Emerging markets must adapt to the new era of lower global growth, lower commodity prices, and reduced global trade, according to the IMF. Low interest rates and investors' search for higher returns on their investments present an opportunity for highly indebted firms to restructure their balance sheets and reduce the burden of higher debt levels.

Corporate debt in many emerging markets may have peaked, since firms have slashed investment in the wake of commodity price declines, reducing the need for borrowing. These trends are helping to slow the rate of growth of credit to the private sector, and reducing the level of excess credit.

Banks in most emerging markets appear to have sufficient capital and liquidity to cushion their current holdings of nonperforming loans. The bad news is that, while debt may have peaked, defaults are likely to rise further. The report finds that larger bank buffers are needed in several emerging markets. To insure against this, authorities need to address corporate vulnerabilities, including through swift recognition of nonperforming loans and strong of insolvency frameworks.

In China, credit continues to grow rapidly. An increasing share is being packaged into complex and opaque credit products, proliferating outside of the traditional banking sector. These credit products are ending up on smaller Chinese banks’ balance sheets, with exposure that, in many cases, far exceeds their capital, adding to financial system risks from highly indebted corporates, the IMF said.

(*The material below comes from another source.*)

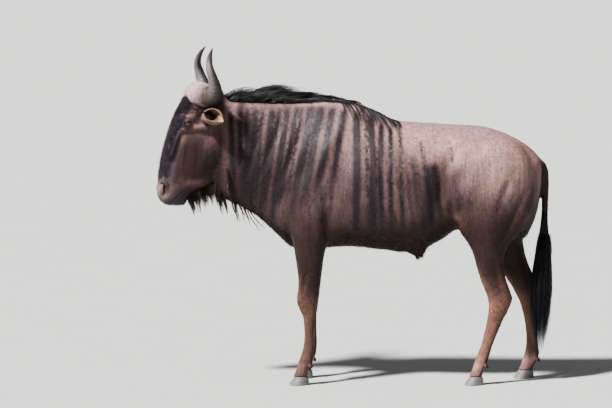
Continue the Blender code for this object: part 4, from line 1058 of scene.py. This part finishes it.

The Assistant Director of IMF Monetary and Capital Markets Department Matthew Jones said “the big four Chinese banks have seen increasing non-performing loan ratios as their asset quality starts to deteriorate. And, I think they’ve been quite active in removing some of those assets from their banks, which I think is a helpful initiative. One of the policy recommendations that we make in the report about China and the banking system is the need to strengthen the balance sheets and the capital positions of the banks. And, obviously, removing the non-performing loans is a part of that process.”